A few minutes of prep saves a wasted trip. Walk through this short checklist.

  1. Scan for codes first. If your check engine light is on, find out why now, not in the inspection bay. A loose gas cap is free to fix; a catalytic converter is not.
  2. Do not clear codes the morning of. Clearing resets your readiness monitors, which is itself a failure. If you must clear, drive 50 to 100 miles of mixed city and highway first.
  3. Walk around the car. Test every light, check tread with a quarter, and replace torn wiper blades.
  4. If you fail, use the free re-inspection. Fix the issue at the same station or bring a receipt, return within 30 days, and the recheck is free.
  5. Weigh the repair quote. If a shop hands you a big emissions estimate, run it through our repair quote checker before saying yes. New York also offers an emissions repair waiver once you have spent at least $450 on qualifying repairs and still fail.

Honest note: a waiver covers emissions only. Safety failures like bad brakes or bald tires must be fixed before the car can pass, no exceptions.

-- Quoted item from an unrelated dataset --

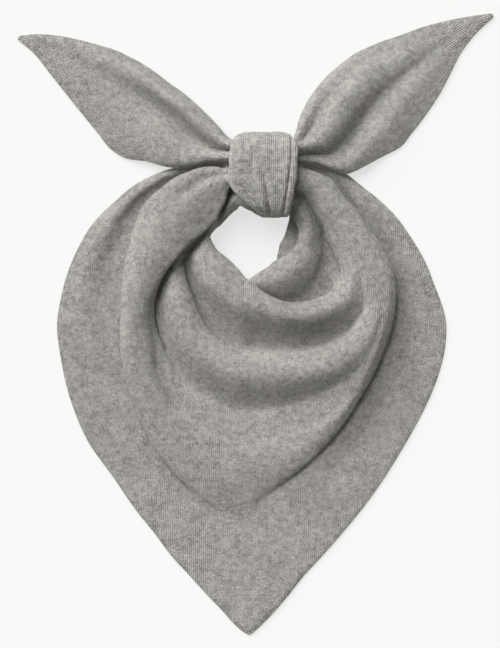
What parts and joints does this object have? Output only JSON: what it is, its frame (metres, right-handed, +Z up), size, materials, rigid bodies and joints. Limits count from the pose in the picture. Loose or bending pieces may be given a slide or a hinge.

❓ Frequently asked questions

How often do you need a vehicle inspection in New York?
Every 12 months. New York requires both a safety inspection and (in most counties) an emissions inspection once per year, and the two are usually done together at the same DMV-licensed station. Your windshield sticker shows the month it expires.
How much does a New York vehicle inspection cost?
The state-set maximum is about $21 for a safety plus OBD-II emissions inspection in the New York City metro area, and around $11 for a safety plus emissions inspection in upstate counties. A safety-only inspection for cars too old for OBD-II testing is capped near $6 to $10. Stations cannot legally charge more than the posted state maximum.
What do they check during a New York inspection?
The safety portion covers brakes, steering, suspension, tires, lights, windshield wipers, mirrors, the horn, seat belts and the chassis. The emissions portion is an OBD-II scan that checks for trouble codes, an illuminated check engine light, and readiness monitors. On 1995 and earlier vehicles it is a visual emissions check instead.
Will a check engine light fail a New York inspection?
Yes. An illuminated check engine light is an automatic emissions failure on any 1996-or-newer gas vehicle. The OBD-II scan reads the same fault that turned the light on, so clearing the code right before the test will not work because the readiness monitors reset and show as not ready.
What happens if my car fails the inspection?
You get a free re-inspection at the same station within 30 days if you have the repairs done there or bring proof of the work. After 30 days you pay the inspection fee again. Driving on an expired or failed sticker can bring a fine of roughly $50 to $150 plus court costs.
Can I get a waiver if emissions repairs are too expensive?
Possibly. New York offers an emissions repair waiver if you have spent at least $450 on qualifying emissions repairs at a registered repair shop and the vehicle still fails. You must document the repairs and apply through DMV. The waiver does not cover safety-related failures.

📌 TL;DR

  • Frequency: once every 12 months at a DMV-licensed station.
  • Cost: about $11 upstate, roughly $21 in the NYC metro, capped by the state.
  • Two tests: a hands-on safety check plus an OBD-II emissions scan on 1996+ cars.
  • Top fail: a check engine light, an automatic emissions failure.
  • If you fail: free re-inspection within 30 days, and a possible emissions waiver after $450 in repairs.